The communists, in a move they dubbed Operation XYZ, on 28 March detached seven battalions from the PAVN 305th, 339th, and 316th Brigades, as well as Pathet Lao supernumeraries. They joined a PAVN battalion already in Muang Sing. The reinforcements moved on Luang Namtha from surrounding towns and were supplied by transport aircraft of the Soviet Air Force and the Vietnamese People's Air Force. On 5 May 1962, communist troops ambushed one of the Royalist columns probing east of Luang Namtha. During their retreat, the soldiers of this column reported that they had been vanquished by PAVN troops. At 03:00 on 6 May, PAVN artillery fire fell upon the Royalist headquarters and its supporting artillery battery. A reported four battalions of PAVN simultaneously attacked from three directions. Panic spread throughout the Royalist positions. Royalist officers abandoned their posts and fled. The leaderless Royalist troops abandoned Luang Namtha and fled south down the Nam Beng Valley. Many of them did not stop until they reached the Mekong River, some 150 km south of Luang Namtha. Some of them crossed the river and entered Thailand. The alarm spread by these deserters echoed back to the United States; President John F. Kennedy ordered 5,000 American troops to northern Thailand in response. The Royal Thai Army stationed several thousand troops along its bank of the Mekong in the vicinity of the Lao incursion.

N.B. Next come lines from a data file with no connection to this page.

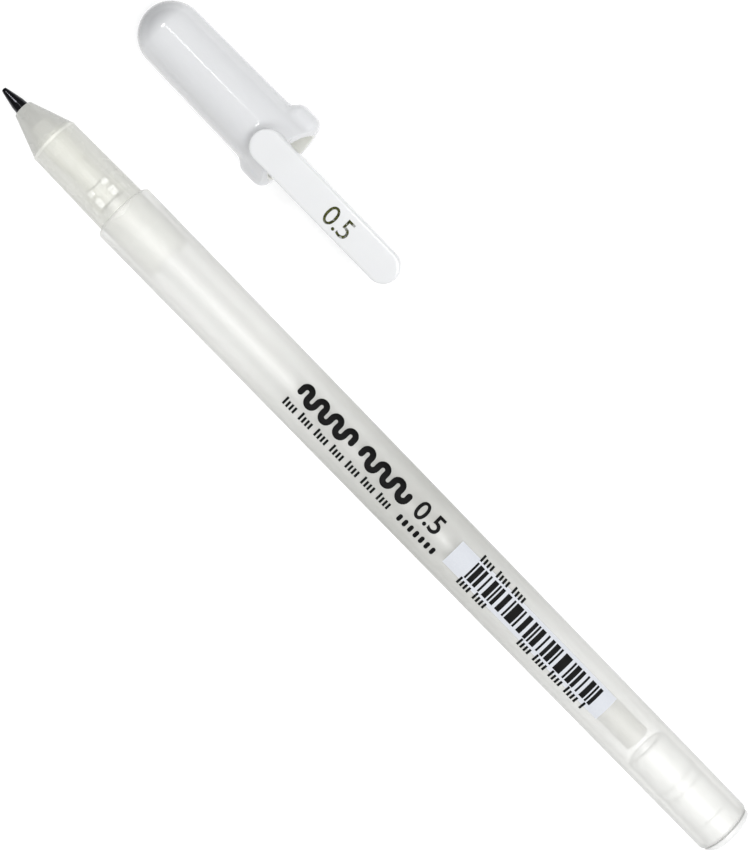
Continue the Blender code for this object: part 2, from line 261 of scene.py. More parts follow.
def net(field, low, high, cell):
    """A closed mesh on the zero surface of field(x, y, z), which is negative inside.

    Each grid cell that the surface crosses gets one vertex, and each crossed grid edge one quad.
    The grid reaches a few cells past low and high.
    """
    starts = [a - 2.5 * cell for a in low]
    counts = [int(np.ceil((b - a) / cell)) + 6 for a, b in zip(low, high)]
    axes = [start + cell * np.arange(count) for start, count in zip(starts, counts)]
    values = field(*np.meshgrid(*axes, indexing="ij"))
    inside = values < 0
    total = np.zeros(values.shape + (3,))
    hits = np.zeros(values.shape)
    quads = []
    for axis in range(3):
        here = np.moveaxis(values, axis, 0)[:-1]
        there = np.moveaxis(values, axis, 0)[1:]
        crossed = np.moveaxis((here < 0) != (there < 0), 0, axis)
        edges = np.argwhere(crossed)
        share = np.moveaxis(here / (here - there + 1e-30), 0, axis)[crossed]
        points = edges.astype(float)
        points[:, axis] += share
        first, second = [other for other in range(3) if other != axis]
        around = []
        for back_first, back_second in ((0, 0), (1, 0), (1, 1), (0, 1)):
            cells = edges.copy()
            cells[:, first] -= back_first
            cells[:, second] -= back_second
            around.append(cells)
            np.add.at(total, tuple(cells.T), points)
            np.add.at(hits, tuple(cells.T), 1)
        quads.append((around, inside[tuple(edges.T)], axis))
    used = hits > 0
    numbers = np.full(values.shape, -1)
    numbers[used] = np.arange(used.sum())
    spots = np.array(starts) + cell * total[used] / hits[used][:, None]
    spots = settled(field, spots, cell)
    bm = bmesh.new()
    verts = [bm.verts.new(spot) for spot in spots]
    for around, start_inside, axis in quads:
        corners = np.stack([numbers[tuple(cells.T)] for cells in around], axis=1)
        flip = start_inside == (axis == 1)
        corners[flip] = corners[flip][:, ::-1]
        for corner in corners:
            bm.faces.new([verts[number] for number in corner])
    bmesh.ops.recalc_face_normals(bm, faces=bm.faces)
    return bm


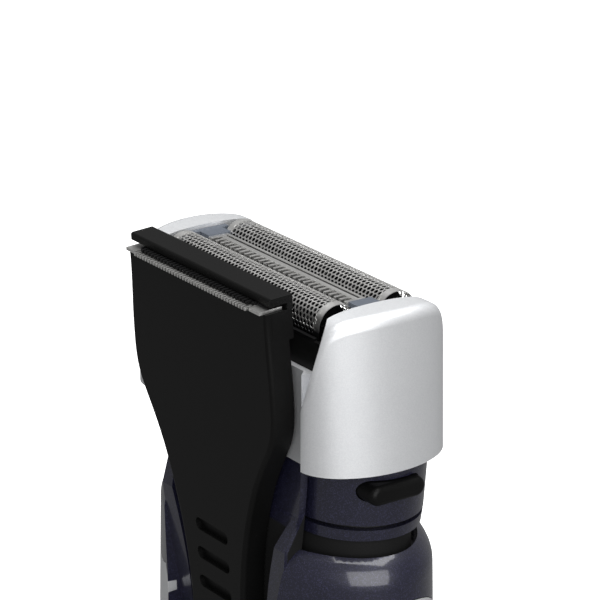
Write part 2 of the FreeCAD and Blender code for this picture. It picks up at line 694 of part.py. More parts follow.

The US Special Forces training team that had been attached to the Royalists at Luang Namtha was hastily evacuated via helicopter. The Pathet Lao and Neutralists captured 2,000 Royalist troops still in town, along with abandoned munitions and arms. The debacle not only left northwestern Laos in communist hands, but demonstrated the inability of Phoumi's Royal Lao Government to enforce its mandate, and led to a coalition government. In military terms, the Royal Lao Army had lost more than a third of its maneuver battalions, including its elite paratroops.

==A belated raid==
In late December 1967, CIA case officer Tony Poe directed three battalions of Royalist irregulars in a raid upon Luang Namtha. The surprise move chased Pathet Lao defenders from the town. The Royalists held the town for two days while thousands of local civilians were evacuated, some by air and some by foot. As Pathet Lao forces regrouped east of town, the Royalists withdrew to the CIA base at Nam Yu, leaving Luang Namtha to the Pathet Lao.